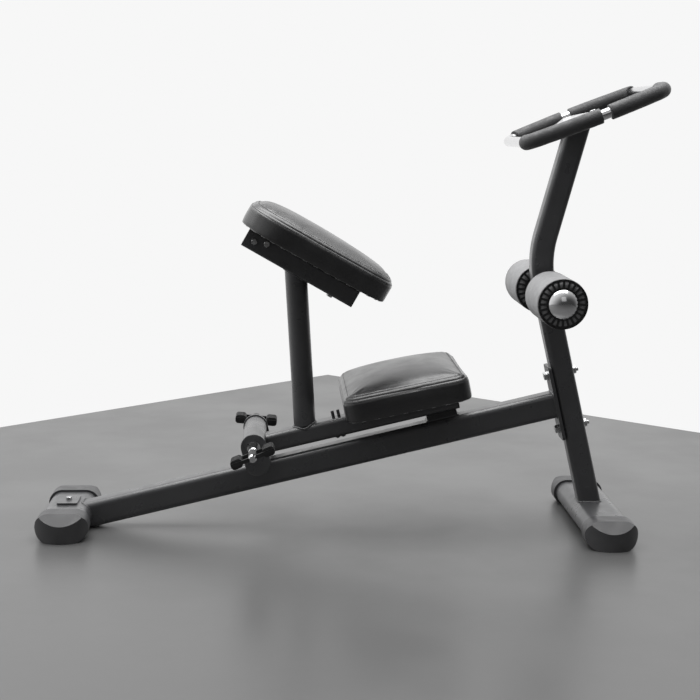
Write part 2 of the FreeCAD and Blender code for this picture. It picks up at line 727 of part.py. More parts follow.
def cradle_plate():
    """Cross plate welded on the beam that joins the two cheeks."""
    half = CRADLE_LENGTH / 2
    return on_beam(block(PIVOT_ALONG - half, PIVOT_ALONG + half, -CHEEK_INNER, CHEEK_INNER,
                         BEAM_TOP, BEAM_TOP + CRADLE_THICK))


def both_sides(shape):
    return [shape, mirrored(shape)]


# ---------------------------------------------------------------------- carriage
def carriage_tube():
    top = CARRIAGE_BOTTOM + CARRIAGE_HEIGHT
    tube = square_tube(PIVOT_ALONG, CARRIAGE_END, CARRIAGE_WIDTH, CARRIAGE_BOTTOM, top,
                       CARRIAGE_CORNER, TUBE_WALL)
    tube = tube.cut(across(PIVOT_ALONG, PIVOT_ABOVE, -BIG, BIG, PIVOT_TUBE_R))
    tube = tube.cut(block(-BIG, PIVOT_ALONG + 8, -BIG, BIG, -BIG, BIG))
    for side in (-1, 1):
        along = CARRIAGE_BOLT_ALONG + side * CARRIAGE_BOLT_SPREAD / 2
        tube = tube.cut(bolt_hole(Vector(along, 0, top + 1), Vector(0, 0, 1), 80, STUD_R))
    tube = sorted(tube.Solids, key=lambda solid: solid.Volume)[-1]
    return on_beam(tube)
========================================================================
» Exercise requirements
Print the listing above in its entirety, with every line exact.

» The answer
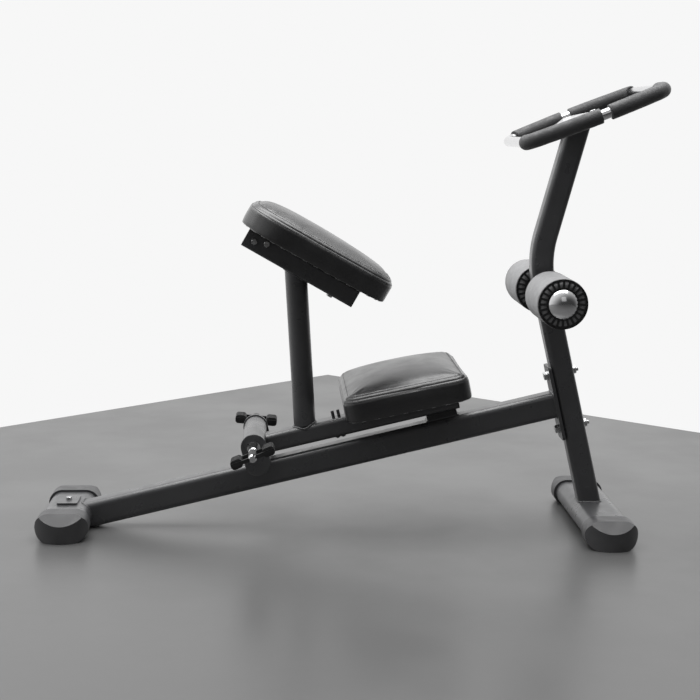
Write part 2 of the FreeCAD and Blender code for this picture. It picks up at line 727 of part.py. More parts follow.
def cradle_plate():
    """Cross plate welded on the beam that joins the two cheeks."""
    half = CRADLE_LENGTH / 2
    return on_beam(block(PIVOT_ALONG - half, PIVOT_ALONG + half, -CHEEK_INNER, CHEEK_INNER,
                         BEAM_TOP, BEAM_TOP + CRADLE_THICK))


def both_sides(shape):
    return [shape, mirrored(shape)]


# ---------------------------------------------------------------------- carriage
def carriage_tube():
    top = CARRIAGE_BOTTOM + CARRIAGE_HEIGHT
    tube = square_tube(PIVOT_ALONG, CARRIAGE_END, CARRIAGE_WIDTH, CARRIAGE_BOTTOM, top,
                       CARRIAGE_CORNER, TUBE_WALL)
    tube = tube.cut(across(PIVOT_ALONG, PIVOT_ABOVE, -BIG, BIG, PIVOT_TUBE_R))
    tube = tube.cut(block(-BIG, PIVOT_ALONG + 8, -BIG, BIG, -BIG, BIG))
    for side in (-1, 1):
        along = CARRIAGE_BOLT_ALONG + side * CARRIAGE_BOLT_SPREAD / 2
        tube = tube.cut(bolt_hole(Vector(along, 0, top + 1), Vector(0, 0, 1), 80, STUD_R))
    tube = sorted(tube.Solids, key=lambda solid: solid.Volume)[-1]
    return on_beam(tube)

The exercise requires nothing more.